Pat Naoum não tinha a intenção de pintar um jogo inteiramente à mão. Muito menos esperava passar sete anos inteiros fazendo isso. Mas, em 28 de julho, o pintor – que se tornou designer gráfico e, posteriormente, designer de jogos – lançou seu primeiro título, que está disponível para Nintendo Switch e no Steam, com versões para Windows e Mac.
The Master’s Pupil, que pode ser traduzido como “a pupila do mestre”, é um puzzle de aventura que explora o olhar artístico do famoso pintor impressionista francês Claude Monet (daí o nome). Os jogadores viajam por suas obras e o ajudam a concluir suas pinturas resolvendo quebra-cabeças fantásticos.
Até o momento da publicação deste artigo, a hashtag #themasterspupil já acumulava mais de nove milhões de visualizações no TikTok. Não é surpreendente que um jogo independente esteja causando tanto alvoroço na internet, especialmente considerando que foi lançado no auge da febre da inteligência artificial.Crédito: The Masters Pupil
Hoje em dia, qualquer pessoa pode usar um software de IA generativa para criar jogos decentes em questão de minutos. Porém, Naoum passou três anos inteiros aprendendo a programar, e vários outros pintando à mão, usando um scanner de filme e trabalhando exaustivamente no Photoshop.
O jogo faz parte de uma onda recente de animadores que estão abandonando o 3D de alta fidelidade em prol de um visual propositadamente menos polido. Em The Master’s Pupil, o resultado é uma estética com textura única que aparenta ser tridimensional, apesar de ser plana.

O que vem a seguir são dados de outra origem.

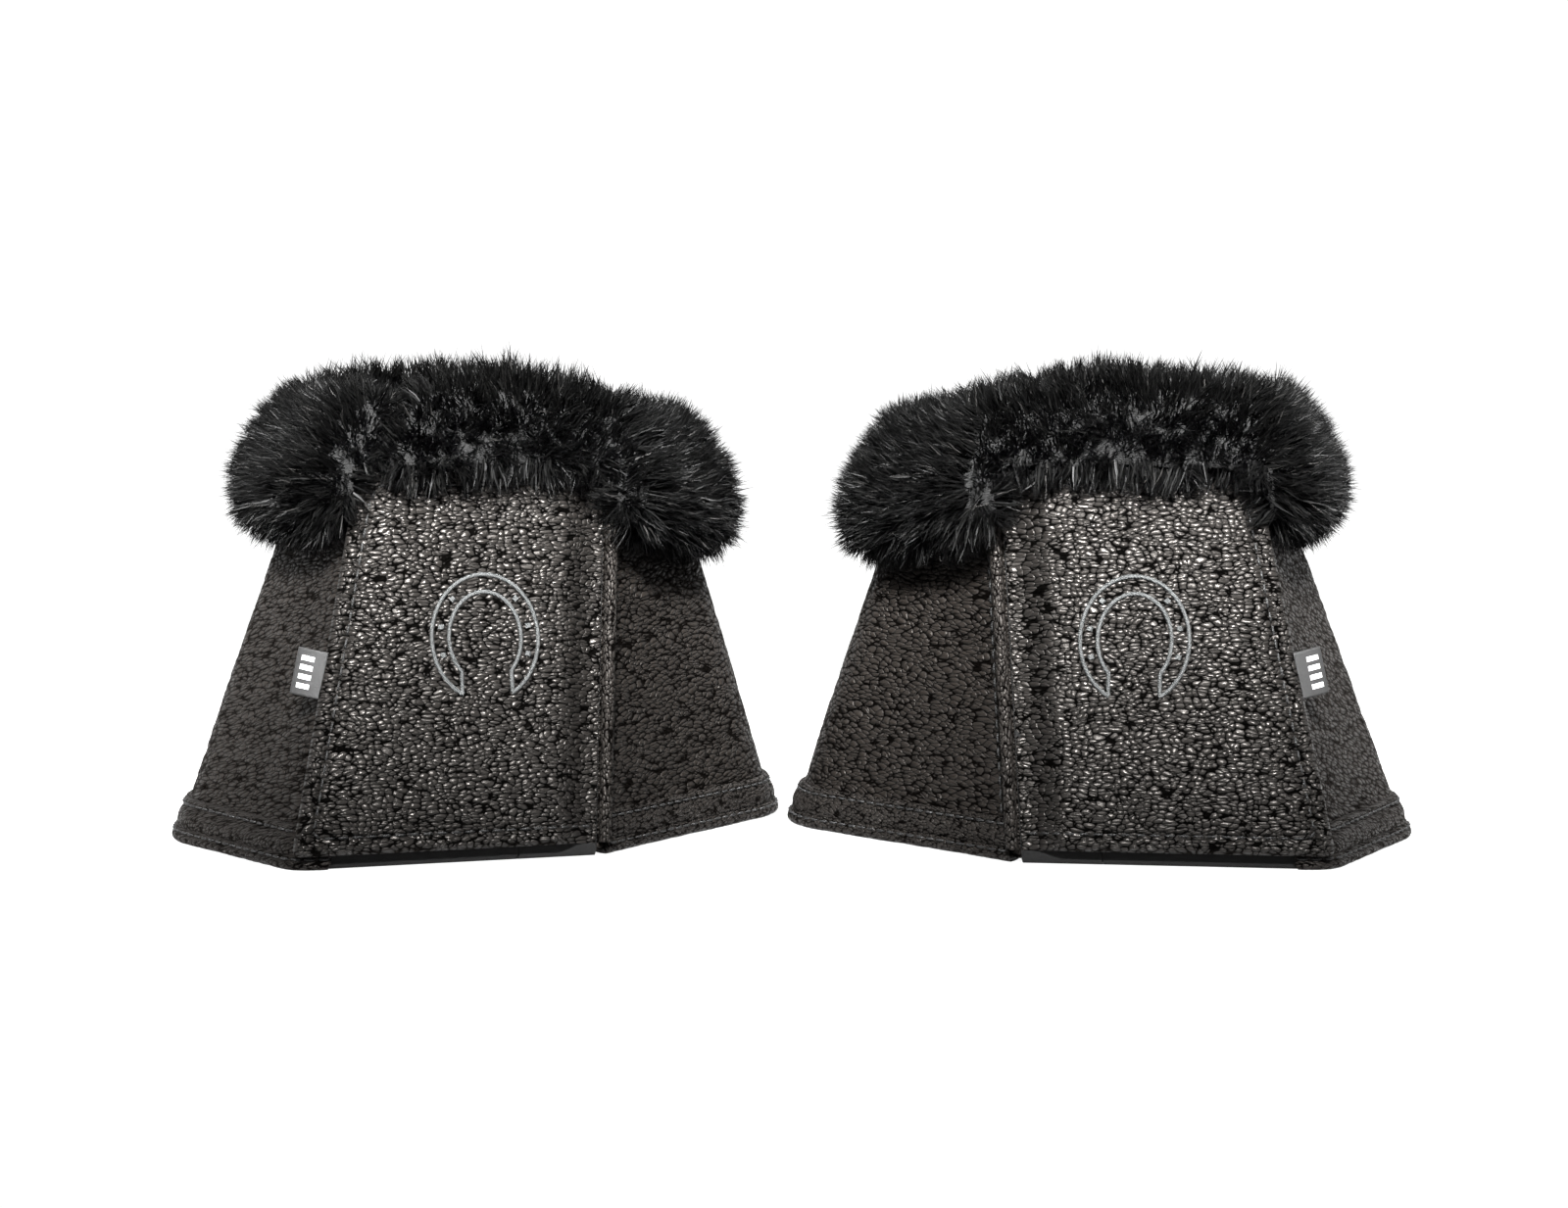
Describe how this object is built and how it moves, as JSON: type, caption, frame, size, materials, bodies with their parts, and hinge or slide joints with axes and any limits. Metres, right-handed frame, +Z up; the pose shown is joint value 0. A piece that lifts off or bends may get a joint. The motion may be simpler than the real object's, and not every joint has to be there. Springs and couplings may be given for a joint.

Embora não seja hiper-realista, a sensação é de estar próximo do mundo real, como se uma pintura tivesse se desprendido dele e fosse reconstituída dentro da tela.
“Trabalho com Photoshop há mais de 20 anos, mas sabia que, na verdade, seria mais rápido pintar à mão e depois digitalizar, porque existe um certo nível de composição de textura que só é possível alcançar dessa forma”, explica Naoum.
Para obter esse efeito, ele primeiro desenhou a lápis um esboço dos diversos elementos que comporiam o jogo – como as plataformas por onde o personagem pode caminhar e objetos com os quais pode interagir.
Naoum testou o design no motor de jogo Unity para garantir a jogabilidade do game. Depois, imprimiu o que se tornaria o template do jogo e pintou cada detalhe com tinta acrílica. Em seguida, digitalizou e montou tudo no Photoshop.
O processo de digitalização teve um papel importante no visual final do game. “As partículas de poeira na superfície do scanner foram digitalizadas, criando toda a textura que vemos”, explica Naoum.
Enquanto a lente do scanner percorria a pintura, ela até capturava pequenos pedaços de tinta que projetavam sombras sobre a superfície do papel. “Parecem objetos de verdade em um mundo estranho e abstrato”, acrescenta.
OS JOGADORES VIAJAM PELAS OBRAS DE MONET E O AJUDAM A CONCLUIR AS PINTURAS RESOLVENDO QUEBRA-CABEÇAS FANTÁSTICOS.
O motivo pelo qual essa inusitada abordagem deu certo é porque Naoum optou por pintá-lo à mão por uma razão específica. Ele escolheu fazer isso porque toda a trama gira em torno da vida de um pintor. A inspiração surgiu, na verdade, de imagens em close de olhos humanos.
E se o jogo pudesse acompanhar a jornada de um personagem fictício, começando na borda de sua íris e terminando no “grande vazio escuro” da pupila?, ele pensou. No entanto, esse personagem logo se transformou em uma figura histórica, e Naoum encontrou inspiração em Monet, que teve catarata por volta dos 60 anos e acabou ficando cego do olho direito.
O game consiste em explorar várias pinturas do artista: é possível passear pela ponte arqueada de sua famosa tela “A Lagoa de Lírios d’Água” ou empurrar uma grande bola laranja até perceber que está levando o sol para o seu lugar acima de um horizonte enevoado.
À medida que o jogador avança de nível, o estilo de pintura também muda para retratar o próprio estilo Monet, que, segundo Naoum, se tornou cada vez mais abstrato conforme o artista começou a perder a visão.
O jogo leva cerca de cinco horas para ser concluído, embora Naoum tenha ouvido falar de pessoas que levaram quase o dobro desse tempo para terminá-lo. “Várias me disseram: ‘estou indo devagar para aproveitar ao máximo’”, diz ele, rindo.